* [Task goal]: Set down, exactly as written, only the lines starting with the one that holds "for name, make" and ending with the one that holds "bpy.context.scene.collection.objects.link(empty)".

— START OF Source material —

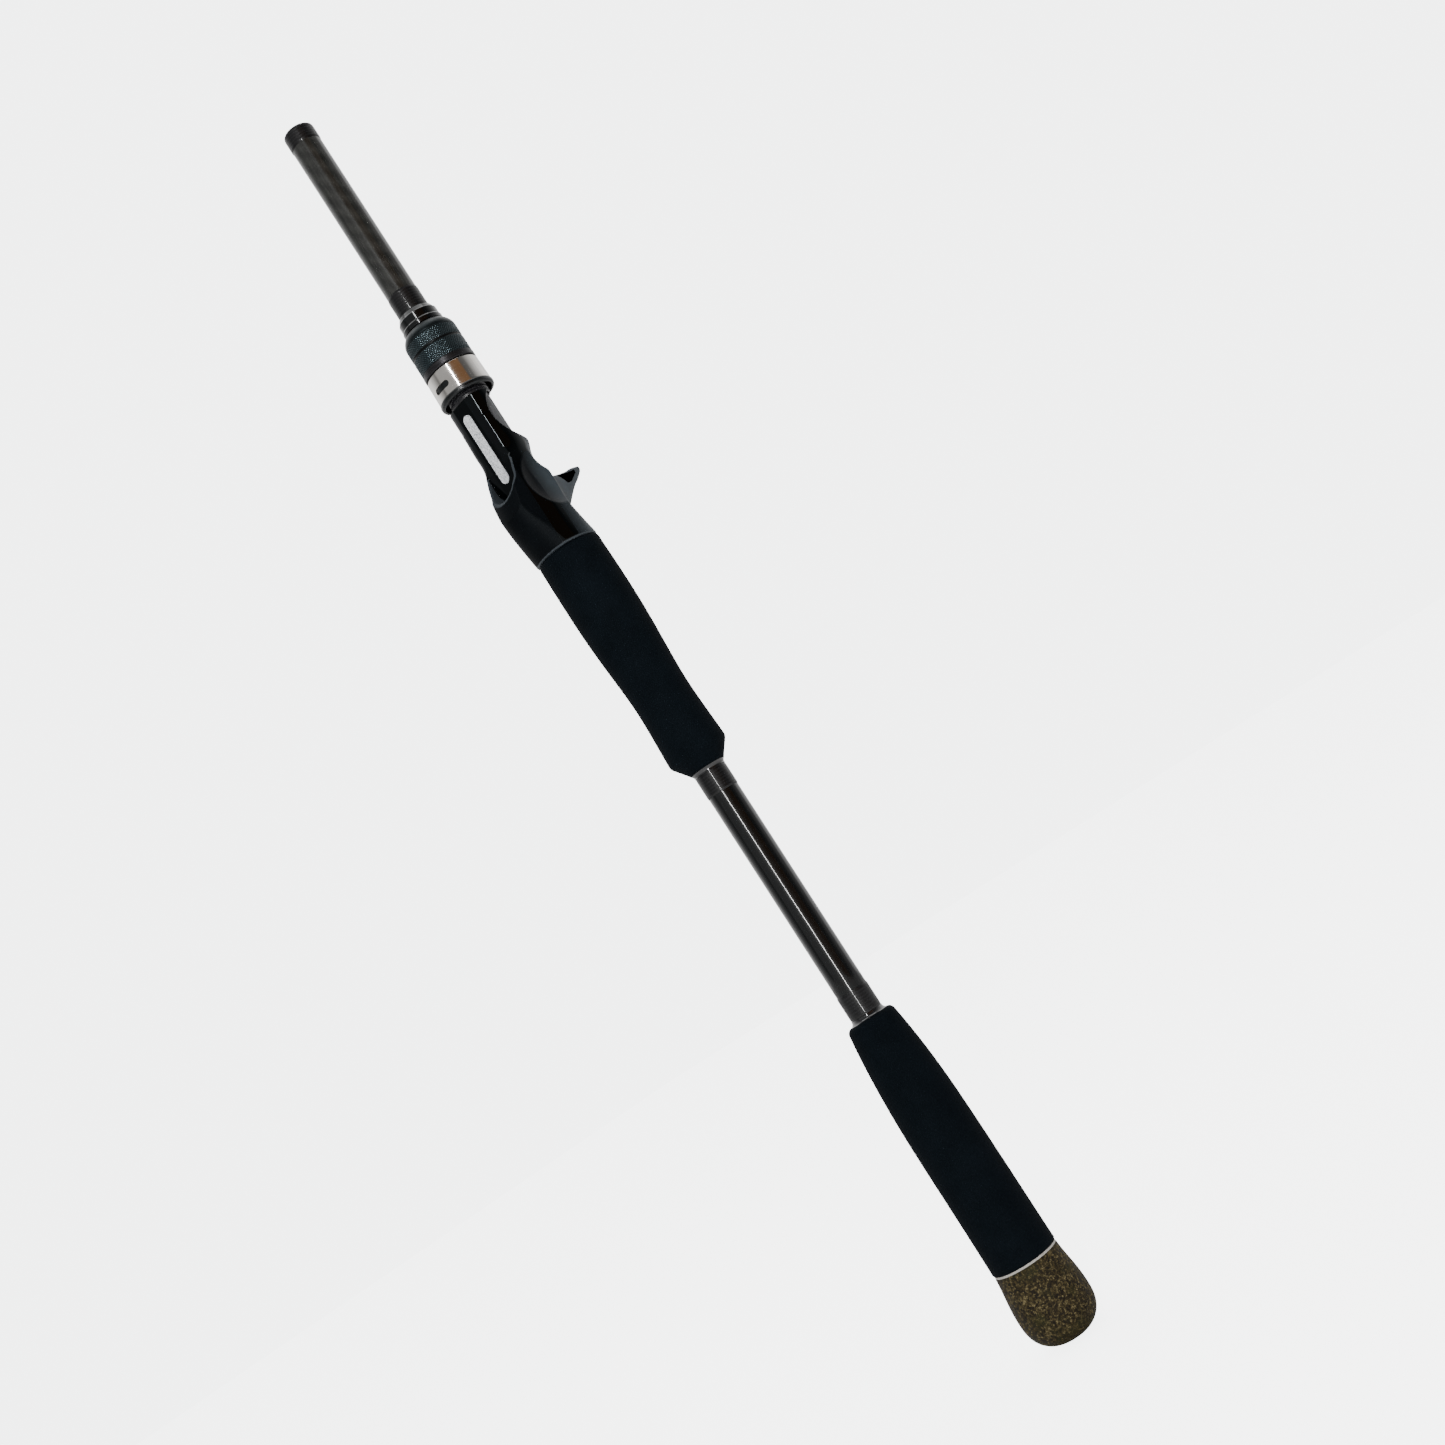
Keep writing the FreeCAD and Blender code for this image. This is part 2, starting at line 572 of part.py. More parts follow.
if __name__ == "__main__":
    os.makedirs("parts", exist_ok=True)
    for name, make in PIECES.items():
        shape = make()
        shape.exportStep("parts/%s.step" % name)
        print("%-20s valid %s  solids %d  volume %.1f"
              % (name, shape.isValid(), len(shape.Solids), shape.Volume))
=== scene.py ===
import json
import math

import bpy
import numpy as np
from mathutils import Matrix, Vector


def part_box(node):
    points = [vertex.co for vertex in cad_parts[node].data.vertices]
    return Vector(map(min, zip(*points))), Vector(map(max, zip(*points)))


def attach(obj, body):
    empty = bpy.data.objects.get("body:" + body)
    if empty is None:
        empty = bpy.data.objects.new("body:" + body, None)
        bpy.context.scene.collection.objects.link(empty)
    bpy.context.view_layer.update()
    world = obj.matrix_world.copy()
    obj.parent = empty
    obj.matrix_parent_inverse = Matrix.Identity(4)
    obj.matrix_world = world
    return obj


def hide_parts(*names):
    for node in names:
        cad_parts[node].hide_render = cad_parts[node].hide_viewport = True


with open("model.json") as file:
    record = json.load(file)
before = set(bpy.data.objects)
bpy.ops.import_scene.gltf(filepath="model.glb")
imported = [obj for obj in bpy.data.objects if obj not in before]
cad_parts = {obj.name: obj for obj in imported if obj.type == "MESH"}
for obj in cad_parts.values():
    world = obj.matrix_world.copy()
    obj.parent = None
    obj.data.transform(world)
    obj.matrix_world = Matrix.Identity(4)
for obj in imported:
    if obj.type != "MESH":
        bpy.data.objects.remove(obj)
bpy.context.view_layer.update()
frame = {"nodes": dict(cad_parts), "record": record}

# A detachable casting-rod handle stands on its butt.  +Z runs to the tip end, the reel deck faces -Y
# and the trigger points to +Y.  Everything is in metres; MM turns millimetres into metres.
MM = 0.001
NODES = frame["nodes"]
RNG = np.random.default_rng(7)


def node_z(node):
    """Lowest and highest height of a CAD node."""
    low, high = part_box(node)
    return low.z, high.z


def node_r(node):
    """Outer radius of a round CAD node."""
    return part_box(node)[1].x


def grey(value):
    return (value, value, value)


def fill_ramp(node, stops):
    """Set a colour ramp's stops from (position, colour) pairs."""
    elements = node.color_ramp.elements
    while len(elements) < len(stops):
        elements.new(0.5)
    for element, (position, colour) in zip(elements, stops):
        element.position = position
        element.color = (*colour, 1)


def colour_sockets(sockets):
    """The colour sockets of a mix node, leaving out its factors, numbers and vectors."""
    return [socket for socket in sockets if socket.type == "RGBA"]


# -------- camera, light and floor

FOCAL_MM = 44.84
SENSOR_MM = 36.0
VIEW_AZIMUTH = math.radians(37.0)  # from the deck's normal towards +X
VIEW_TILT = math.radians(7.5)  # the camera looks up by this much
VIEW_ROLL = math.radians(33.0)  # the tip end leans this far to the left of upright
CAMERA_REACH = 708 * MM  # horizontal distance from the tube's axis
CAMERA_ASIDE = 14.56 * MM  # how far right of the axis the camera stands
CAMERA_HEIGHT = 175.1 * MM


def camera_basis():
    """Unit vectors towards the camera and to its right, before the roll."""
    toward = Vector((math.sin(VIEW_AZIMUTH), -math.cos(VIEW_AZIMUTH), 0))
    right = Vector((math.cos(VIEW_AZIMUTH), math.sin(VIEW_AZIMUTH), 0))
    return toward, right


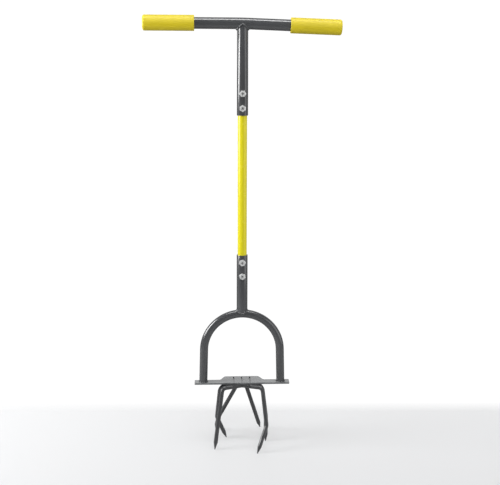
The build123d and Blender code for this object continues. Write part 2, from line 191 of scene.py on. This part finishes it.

— END OF Source material —

* [Full response]:
    for name, make in PIECES.items():
        shape = make()
        shape.exportStep("parts/%s.step" % name)
        print("%-20s valid %s  solids %d  volume %.1f"
              % (name, shape.isValid(), len(shape.Solids), shape.Volume))
=== scene.py ===
import json
import math

import bpy
import numpy as np
from mathutils import Matrix, Vector


def part_box(node):
    points = [vertex.co for vertex in cad_parts[node].data.vertices]
    return Vector(map(min, zip(*points))), Vector(map(max, zip(*points)))


def attach(obj, body):
    empty = bpy.data.objects.get("body:" + body)
    if empty is None:
        empty = bpy.data.objects.new("body:" + body, None)
        bpy.context.scene.collection.objects.link(empty)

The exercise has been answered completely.